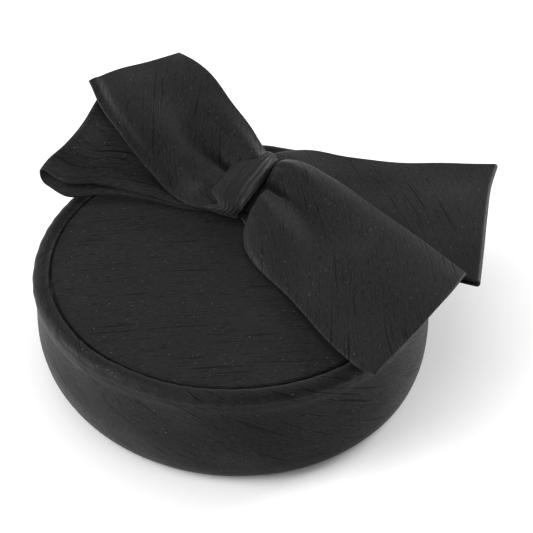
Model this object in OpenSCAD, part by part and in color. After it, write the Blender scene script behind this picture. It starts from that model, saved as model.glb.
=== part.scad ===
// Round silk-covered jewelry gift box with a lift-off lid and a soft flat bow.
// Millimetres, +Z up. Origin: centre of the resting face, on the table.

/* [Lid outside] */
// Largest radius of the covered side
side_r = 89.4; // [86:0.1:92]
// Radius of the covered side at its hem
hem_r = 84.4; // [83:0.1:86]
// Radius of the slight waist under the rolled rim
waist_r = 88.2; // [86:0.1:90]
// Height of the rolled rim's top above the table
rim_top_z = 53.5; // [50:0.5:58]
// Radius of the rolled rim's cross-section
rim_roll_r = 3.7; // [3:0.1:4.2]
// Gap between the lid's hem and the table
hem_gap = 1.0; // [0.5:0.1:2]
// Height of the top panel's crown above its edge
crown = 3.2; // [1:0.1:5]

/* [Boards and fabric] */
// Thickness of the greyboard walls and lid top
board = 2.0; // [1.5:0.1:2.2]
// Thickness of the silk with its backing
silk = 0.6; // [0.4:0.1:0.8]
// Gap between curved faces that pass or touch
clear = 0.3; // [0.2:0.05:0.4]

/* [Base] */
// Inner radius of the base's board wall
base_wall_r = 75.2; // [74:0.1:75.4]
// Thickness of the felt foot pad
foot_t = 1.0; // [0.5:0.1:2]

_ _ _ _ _

**Exercise:** Restate every line of the data word for word.

**Solution below:**
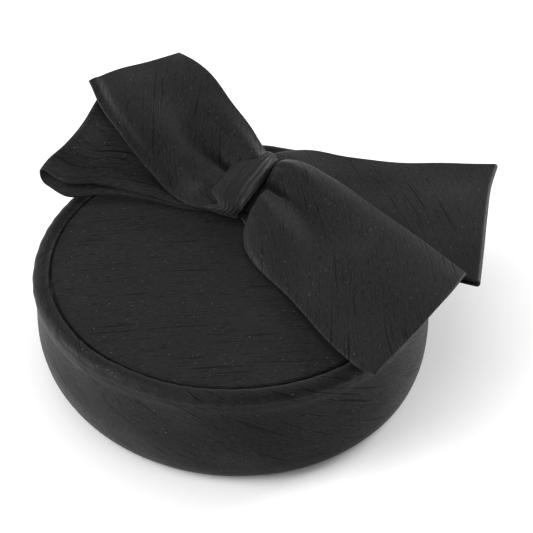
Model this object in OpenSCAD, part by part and in color. After it, write the Blender scene script behind this picture. It starts from that model, saved as model.glb.
=== part.scad ===
// Round silk-covered jewelry gift box with a lift-off lid and a soft flat bow.
// Millimetres, +Z up. Origin: centre of the resting face, on the table.

/* [Lid outside] */
// Largest radius of the covered side
side_r = 89.4; // [86:0.1:92]
// Radius of the covered side at its hem
hem_r = 84.4; // [83:0.1:86]
// Radius of the slight waist under the rolled rim
waist_r = 88.2; // [86:0.1:90]
// Height of the rolled rim's top above the table
rim_top_z = 53.5; // [50:0.5:58]
// Radius of the rolled rim's cross-section
rim_roll_r = 3.7; // [3:0.1:4.2]
// Gap between the lid's hem and the table
hem_gap = 1.0; // [0.5:0.1:2]
// Height of the top panel's crown above its edge
crown = 3.2; // [1:0.1:5]

/* [Boards and fabric] */
// Thickness of the greyboard walls and lid top
board = 2.0; // [1.5:0.1:2.2]
// Thickness of the silk with its backing
silk = 0.6; // [0.4:0.1:0.8]
// Gap between curved faces that pass or touch
clear = 0.3; // [0.2:0.05:0.4]

/* [Base] */
// Inner radius of the base's board wall
base_wall_r = 75.2; // [74:0.1:75.4]
// Thickness of the felt foot pad
foot_t = 1.0; // [0.5:0.1:2]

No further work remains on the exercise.